Calatrava © Patek Philippe
Calatrava © Patek Philippe
Allemagne, année zéro

Faisons maintenant un grand bond en avant. En 1990, l’Allemagne réunifiée voit renaître son secteur horloger, autrefois mythique. Située sur le territoire de l’ex-RDA, la petite ville de Glashütte s’était imposée dès 1845 grâce à Ferdinand Adolph Lange (le patriarche de A. Lange & Söhne). Les horlogeries locales acquièrent vite une réputation de qualité et de précision incomparables qui leur permet de résister… jusqu’au IIIe Reich et son ordre de reconversion dans la production de matériel militaire. Au sortir des combats, les différentes entreprises sont nationalisées et regroupées au sein d’une grande entreprise d’État baptisée Glashütter Uhrenbetriebe (GUB). Le mot d’ordre ? Concevoir des montres pour un usage quotidien à des prix accessibles. De l’autre côté du Mur naît donc en 1959 la Spezimatic, vendue moins de 40 marks. Un demi-siècle plus tard, Glashütte Original (le nom que prend la GUB après sa privatisation en 1994) demande de débourser bien plus pour ses designs élancés. Quoi qu’il en soit, plusieurs décennies après la fin du Bauhaus, les mêmes principes de rigueur et de fonctionnalité sont à l’œuvre. Comme en témoigne, chez Nomos Glashütte, société fondée pile en 1990, la drôlement nommée Lambda : pureté du cadran et finesse des lignes. Ou, chez A. Lange & Söhne, la Lange 1, lancée en 1994, qui communique une grande quantité d’informations (dont la date) avec un extraordinaire génie de l’agencement.

Planète nineties

Jouer sur le presque rien plutôt que sur le trop-plein : c’est la tendance des années 1990, décennie, en mode, du minimalisme par excellence. Après les années 1980 et leurs overdoses de doré, de fluo, de logos, l’heure est à la sobriété, couleurs neutres et lignes simplifiées. Facile ? Ennuyeux ? Au contraire : aussi historiquement important que Malevitch et son Carré noir sur fond blanc ! Les précurseurs sont ceux que l’on élève aujourd’hui au rang d’artistes du siècle. Il y a le clan des Japonais, dont Rei Kawakubo, la créatrice de Comme des Garçons, ou Yohji Yamamoto. Le clan des Belges, appelé « les Six d’Anvers », Martin Margiela en tête. Les électrons libres de l’Europe de l’Est : Jil Sander, Helmut Lang. Et quelques Américains, dont Calvin Klein ou Tom Ford chez Gucci. Soit des styles finalement très différents. Difficile de mettre dans le même panier les volumes flous de Yamamoto et les jeux de sangle d’Helmut Lang, le sexy androgyne de Calvin Klein et la récup’ bricolée de Margiela, le vestiaire pragmatique de Jil Sander et la richesse des tissus de Tom Ford.

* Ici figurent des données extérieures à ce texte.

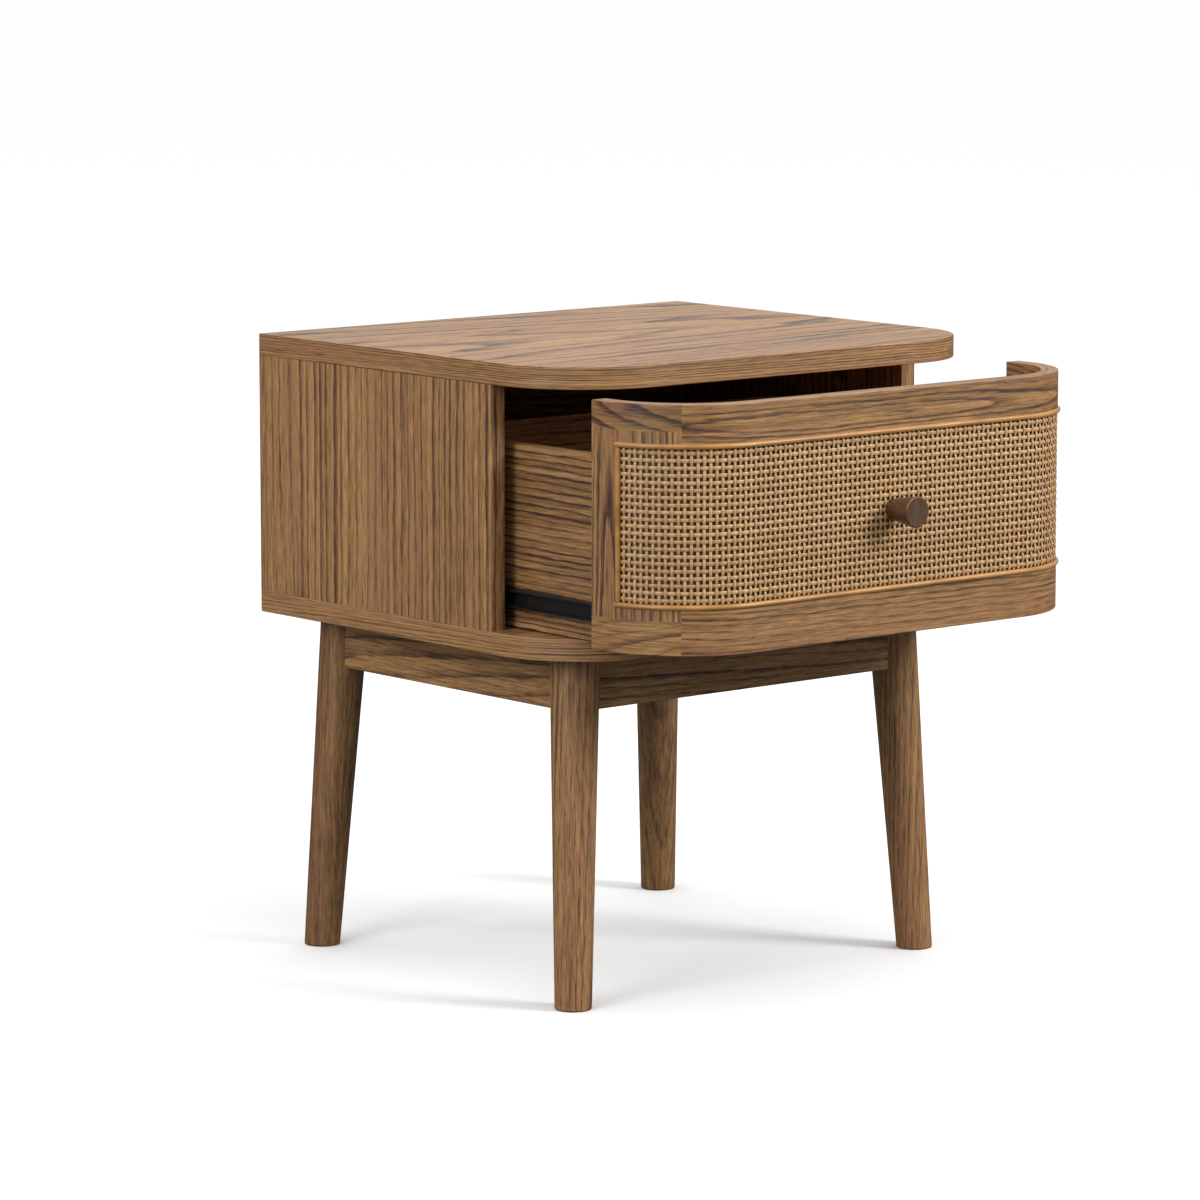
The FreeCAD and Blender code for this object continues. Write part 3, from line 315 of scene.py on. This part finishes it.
stained = {"shade": caneFieldShade, "shadeColour": caneField["stain"]}
deeper = {"pale": linear(170, 130, 84), "golden": linear(140, 103, 64), "brown": linear(104, 74, 48),
          "blush": linear(138, 92, 68)}
turned = {"ringWidth": 4.5 * mm, "wave": 4 * mm, "wobble": 0.8 * mm, "lineDepth": 0.3}
flatSawn = {"ringWidth": 4.2 * mm, "wave": 12 * mm, "blushDepth": 0.5, "pale": linear(188, 145, 92),
            "golden": linear(156, 116, 70)}
streaky = {"lineDepth": 1.0, "streakDepth": 1.7, "wave": 6 * mm, "golden": linear(148, 109, 68),
           "pale": linear(178, 137, 89)}
boards = {
    # node: (grain, seed, pith across and through, lean, changes to woodLook)
    "top_panel": (panel, 1, (0.10, 0.03), 0.03, {"wave": 14 * mm}),
    "bottom_panel": (panel, 2, (0.10, 0.20), 0.10, {}),
    "left_side_panel": (upright, 3, (0.55, 0.3), 0.0, {"wave": 5 * mm}),
    "right_side_panel": (upright, 4, (0.6, -0.3), 0.0, {"wave": 5 * mm}),
    "back_panel": (acrossX, 5, (0.4, 0.2), 0.05, {}),
    "front_apron": (acrossX, 6, (0.33, 0.0), 0.04, {}),
    "back_apron": (acrossX, 7, (0.3, 0.2), 0.04, {}),
    "left_apron": (backwards, 8, (0.20, -0.3), 0.05, {}),
    "right_apron": (backwards, 9, (0.35, 0.2), 0.05, {}),
    "drawer_front_board": (front, 10, (0.484, -0.002), 0.045, {**stained, **flatSawn}),
    "left_corner_top_rail": (front, 11, (0.52, 0.03), 0.12, flatSawn),
    "right_corner_top_rail": (front, 12, (0.52, 0.03), 0.12, flatSawn),
    "left_corner_bottom_rail": (front, 13, (0.28, 0.05), 0.10, flatSawn),
    "right_corner_bottom_rail": (front, 14, (0.28, 0.05), 0.10, flatSawn),
    "left_corner_panel": (frontUpright, 15, (-0.270, 0.012), 0.05, stained),
    "right_corner_panel": (frontUpright, 16, (0.272, 0.012), 0.05, stained),
    "left_drawer_side": (backwards, 17, (0.60, -0.25), 0.06, streaky),
    "right_drawer_side": (backwards, 18, (0.36, 0.25), 0.06, {}),
    "drawer_box_front": (acrossX, 19, (0.3, 0.1), 0.06, {}),
    "drawer_back": (acrossX, 20, (0.33, 0.1), 0.06, {}),
    "drawer_bottom": (layingBack, 21, (0.05, 0.25), 0.10, {}),
    "front_left_leg": (uprightRound, 22, (-0.30, 0.10), 0.02, turned),
    "front_right_leg": (uprightRound, 23, (0.05, 0.12), 0.02, turned),
    "back_left_leg": (uprightRound, 24, (-0.35, 0.02), 0.02, {**turned, **deeper}),
    "back_right_leg": (uprightRound, 25, (0.30, 0.40), 0.02, {**turned, **deeper}),
}
for name, (grain, seed, pith, lean, changes) in boards.items():
    paint(woodMaterial(name + "_wood", grain, seed, pith, lean, **changes), name)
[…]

Less is more, more is less?

Comme toute tendance, le goût de l’épure ne tarde pas à lasser et ouvre la porte à son opposé : le bling logo-isé des années 2000. Devenu la spécialité des boutiques Muji, qui enseignent au monde entier l’art du peu avec les basiques de la maison et de la mode, le minimalisme revient par la grande porte lorsqu’en 2008 Phoebe Philo est nommée directrice artistique de Céline. Avec elle, on ne parle plus de basiques mais d’essentiels, d’intemporels : on réinjecte du luxe, du rêve dans le cycle du « less is more ». La Haute Horlogerie enfonce le clou. Relancée en 2012, la marque H. Moser & Cie, fondée en 1828, imagine l’emblématique Venturer. L’extravagance, pour ce cadran toujours plus dénudé, c’est de se métamorphoser dans un violet intense, sans chiffres, sans logo, sans ornement, voire de passer en look total noir avec un cadran en Vantablack ne laissant émerger que deux aiguilles en or rouge.

Endeavour Tourbillon Concept Vantablack © H. Moser & Cie
Endeavour Tourbillon Concept Vantablack © H. Moser & Cie

Toujours vaillant, le minimalisme actuel a, dans l’industrie horlogère, des allures schizophrènes. Le tout et le rien cohabitent au sein d’un même modèle. Exemple : la vogue des montres en or blanc et diamant. Ainsi parées, la Royal Oak Offshore d’Audemars Piguet ou la Nautilus de Patek Philippe peuvent sembler simplement grisâtres… alors qu’elles sont recouvertes de pierres précieuses à 100 % ! La forme et la fonction n’excluent plus un décorum outrancier, dans des jeux d’optique très travaillés. « Less is more »… ou « More is less » ? Après un siècle d’existence officielle, le minimalisme n’a pas dit son dernier mot.